** BEGIN **

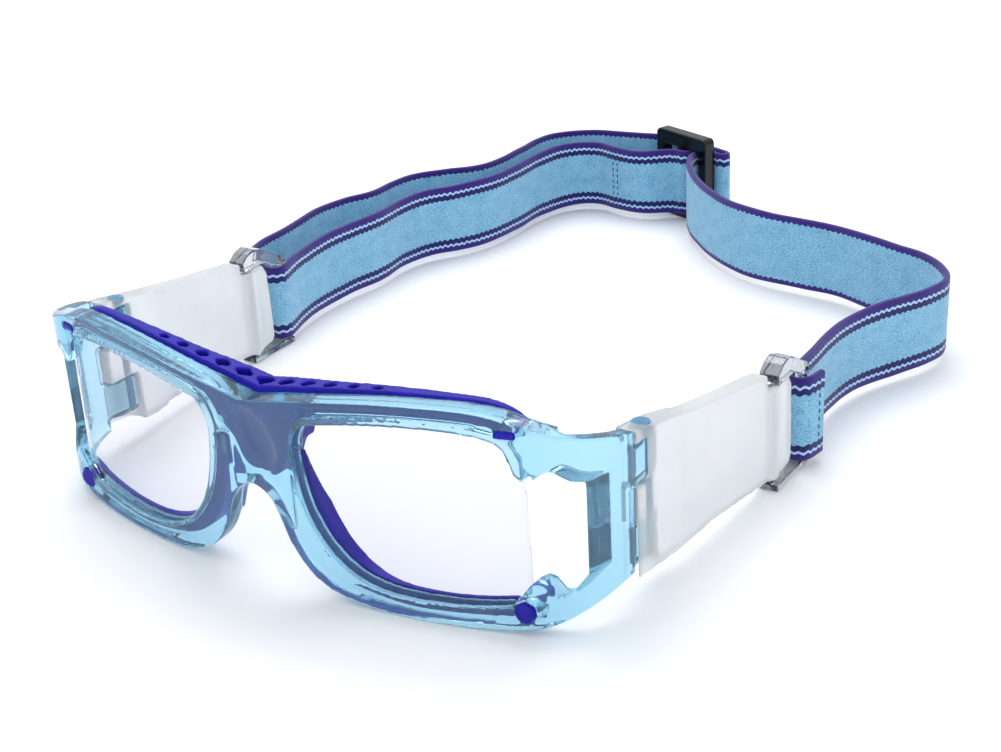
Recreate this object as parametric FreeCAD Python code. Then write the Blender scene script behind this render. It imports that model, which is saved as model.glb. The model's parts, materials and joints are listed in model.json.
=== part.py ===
import FreeCAD, Part
import math
import os

# Sports protective goggles: a one-piece clear frame with two curved lenses, soft pads,
# two hinged side plates, two swivelling strap buckles and one elastic strap with a slider.
# Millimetres. +X to the right as seen from the front, +Y towards the back of the head,
# +Z up. The front faces -Y. The plane X=0 is the symmetry plane of the front.
# Z=0 is the table: the lower rims at the front and the slider at the back stand on it.

V = FreeCAD.Vector

# ---- overall sizes -----------------------------------------------------------------
HALF_WIDTH = 72.6        # symmetry plane to the outer face of a hinge post
FRAME_HEIGHT = 47.4      # lower rim to the highest point of the brow rail
FACE_RADIUS = 200.0      # radius of the curved front face
FRONT_Y = -9.8           # front face at the nose bridge
TEMPLE_REACH = 63.0      # front edge of a side plate to its rear edge
STRAP_WIDTH = 20.5       # elastic webbing
STRAP_THICK = 1.6
STRAP_DEPTH = 230.0      # front datum to the back of the strap loop

# ---- front frame ---------------------------------------------------------------------
RAIL_DEPTH = 5.2         # front to back of the brow rail and the bridge
RIM_DEPTH = 4.2          # front to back of the lower rims
ARM_WALL = 3.4           # wall of the end pieces that turn back to the hinges
POST_END_Y = 18.0        # rear end of the hinge posts
CHANNEL_DEPTH = 0.7      # shallow channel along the brow rail and the lower rims

# ---- lenses and pads -----------------------------------------------------------------
LENS_THICK = 2.0
LENS_SETBACK = 1.3       # front of the frame to the front of a lens
GROOVE_CLEAR = 0.05      # lens to the walls of its groove
LENS_LAP = 1.3           # how far a lens reaches into its groove
PAD_LAP = 0.05           # gap between a pad and the frame it sits on
BROW_PAD_DEEP = 5.4      # brow pad behind the bridge
BROW_PAD_THIN = 1.6      # brow pad at its ends
CHEEK_PAD_DEEP = 4.3     # cheek pad beside the nose
CHEEK_PAD_THIN = 1.0     # cheek pad at its outer end
POCKET_DEPTH = 2.4       # pockets in the top of the brow pad
POCKET_LENGTH = 5.0      # the middle pocket, along the pad
POCKET_WIDTH = 3.6
POCKET_PITCH = 5.6
POCKETS = 11
PEG_RADIUS = 2.3         # round peg of a cheek pad
PEG_ROOM = 0.3           # cheek peg to the lens corner it passes

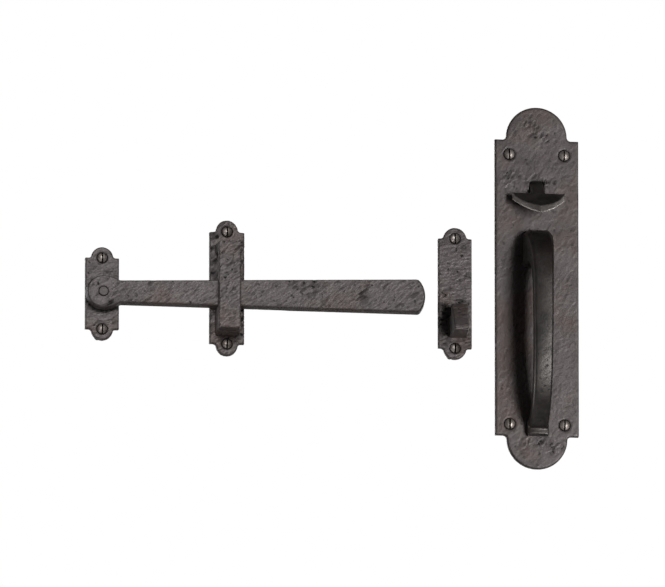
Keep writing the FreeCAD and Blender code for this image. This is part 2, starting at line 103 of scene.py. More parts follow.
# Black-waxed cast iron: sand cast from a hand-dented pattern, blackened and waxed. The eye sees a dark
# warm grey with a soft sheen and brown clouds. The near-black colour is wax in the pits, and painted shade in
# the slots, round the screw heads, under the bar's eye and beside the bridge and the hook. The thin dark rims
# are painted shade, and the lighter edges are partly wear and partly painted highlight. A value that ends in
# From or To is a level of the noise, at which a colour starts or is full.
castFinish = {
    "face": "#5d5655",
    "cloud": "#504948",
    "rust": "#594a45",
    # near black: wax in the pits, and painted shade in slots, under the bar's eye and beside raised parts
    "hollow": "#1a1716",
    # thin dark rims on edges: painted shade
    "rim": "#231f1e",
    # lighter edges of standing parts: partly wear, partly painted highlight
    "rubbed": "#8a8180",
    "metallic": 0.2,
    "roughLow": 0.4,
    "roughHigh": 0.58,
    "roughHollow": 0.95,
    "cloudMm": 15,
    "cloudFrom": 0.38,
    "cloudTo": 0.66,
    "rustMm": 55,
    "rustFrom": 0.48,
    "rustTo": 0.62,
    "rustMost": 0.7,
    "grainMm": 0.9,  # sand grain is 0.3 mm, drawn coarser so that it shows
    "grainFrom": 0.3,
    "grainTo": 0.7,
    "grainBump": 0.25,
    "grainHighMm": 0.1,
}


def castIron(name, finish):
    material = bpy.data.materials.new(name)
    material.use_nodes = True
    tree = material.node_tree
    tree.nodes.clear()
    place = addNode(tree, "ShaderNodeTexCoord").outputs["Object"]
    cloud = addNode(tree, "ShaderNodeTexNoise", inputs={
        "Vector": place, "Scale": 1 / (finish["cloudMm"] * mm), "Detail": 3, "Roughness": 0.6})
    cloudShare = addNode(tree, "ShaderNodeMapRange", {"interpolation_type": "SMOOTHSTEP"}, {
        "Value": cloud.outputs["Fac"], "From Min": finish["cloudFrom"], "From Max": finish["cloudTo"]})
    faceColour = addNode(tree, "ShaderNodeMix", {"data_type": "RGBA"}, {
        0: cloudShare.outputs["Result"], 6: linear(finish["face"]), 7: linear(finish["cloud"])})
    rust = addNode(tree, "ShaderNodeTexNoise", inputs={
        "Vector": place, "Scale": 1 / (finish["rustMm"] * mm), "Detail": 4, "Roughness": 0.65})
    rustShare = addNode(tree, "ShaderNodeMapRange", {"interpolation_type": "SMOOTHSTEP"}, {
        "Value": rust.outputs["Fac"], "From Min": finish["rustFrom"], "From Max": finish["rustTo"],
        "To Max": finish["rustMost"]})
    rustColour = addNode(tree, "ShaderNodeMix", {"data_type": "RGBA"}, {
        0: rustShare.outputs["Result"], 6: faceColour.outputs[2], 7: linear(finish["rust"])})
    # near black where marked: wax in the pits, and painted shade in slots, screw rings, under the bar's eye
    # and beside raised parts
    hollow = addNode(tree, "ShaderNodeAttribute", {"attribute_name": "hollow"})
    hollowColour = addNode(tree, "ShaderNodeMix", {"data_type": "RGBA"}, {
        0: hollow.outputs["Fac"], 6: rustColour.outputs[2], 7: linear(finish["hollow"])})
    # thin dark rims on edges: painted shade
    rim = addNode(tree, "ShaderNodeAttribute", {"attribute_name": "rim"})
    rimColour = addNode(tree, "ShaderNodeMix", {"data_type": "RGBA"}, {
        0: rim.outputs["Fac"], 6: hollowColour.outputs[2], 7: linear(finish["rim"])})
    # lighter edges on standing parts: partly wear and partly painted highlight
    rubbed = addNode(tree, "ShaderNodeAttribute", {"attribute_name": "rubbed"})
    colour = addNode(tree, "ShaderNodeMix", {"data_type": "RGBA"}, {
        0: rubbed.outputs["Fac"], 6: rimColour.outputs[2], 7: linear(finish["rubbed"])})
    grain = addNode(tree, "ShaderNodeTexNoise", inputs={
        "Vector": place, "Scale": 1 / (finish["grainMm"] * mm), "Detail": 2, "Roughness": 0.55})
    rough = addNode(tree, "ShaderNodeMapRange", inputs={
        "Value": grain.outputs["Fac"], "From Min": finish["grainFrom"], "From Max": finish["grainTo"],
        "To Min": finish["roughLow"], "To Max": finish["roughHigh"]})
    dull = addNode(tree, "ShaderNodeMapRange", inputs={
        "Value": hollow.outputs["Fac"], "To Min": rough.outputs["Result"], "To Max": finish["roughHollow"]})
    bump = addNode(tree, "ShaderNodeBump", inputs={
        "Height": grain.outputs["Fac"], "Strength": finish["grainBump"],
        "Distance": finish["grainHighMm"] * mm})
    shader = addNode(tree, "ShaderNodeBsdfPrincipled", inputs={
        "Base Color": colour.outputs[2], "Roughness": dull.outputs["Result"],
        "Normal": bump.outputs["Normal"], "Metallic": finish["metallic"]})
    addNode(tree, "ShaderNodeOutputMaterial", inputs={"Surface": shader.outputs["BSDF"]})
    return material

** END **

> _What you have to do_: Everything from the first line above through the line that contains "V = FreeCAD.Vector" should be duplicated exactly, please, and nothing beyond it.

> _Solution to the problem_:
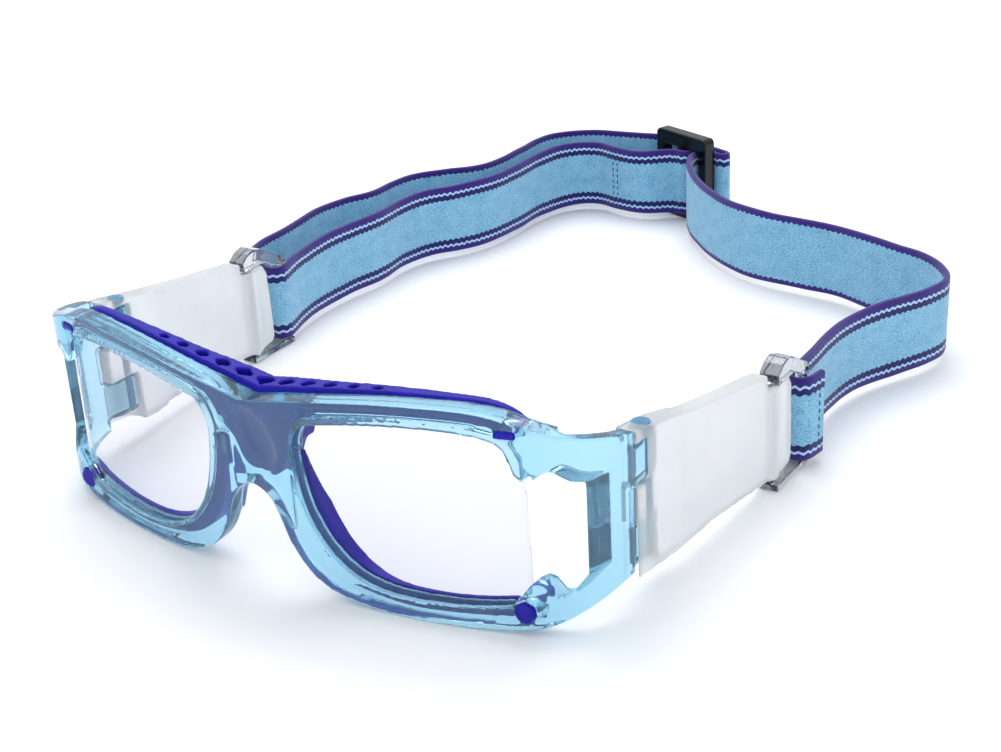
Recreate this object as parametric FreeCAD Python code. Then write the Blender scene script behind this render. It imports that model, which is saved as model.glb. The model's parts, materials and joints are listed in model.json.
=== part.py ===
import FreeCAD, Part
import math
import os

# Sports protective goggles: a one-piece clear frame with two curved lenses, soft pads,
# two hinged side plates, two swivelling strap buckles and one elastic strap with a slider.
# Millimetres. +X to the right as seen from the front, +Y towards the back of the head,
# +Z up. The front faces -Y. The plane X=0 is the symmetry plane of the front.
# Z=0 is the table: the lower rims at the front and the slider at the back stand on it.

V = FreeCAD.Vector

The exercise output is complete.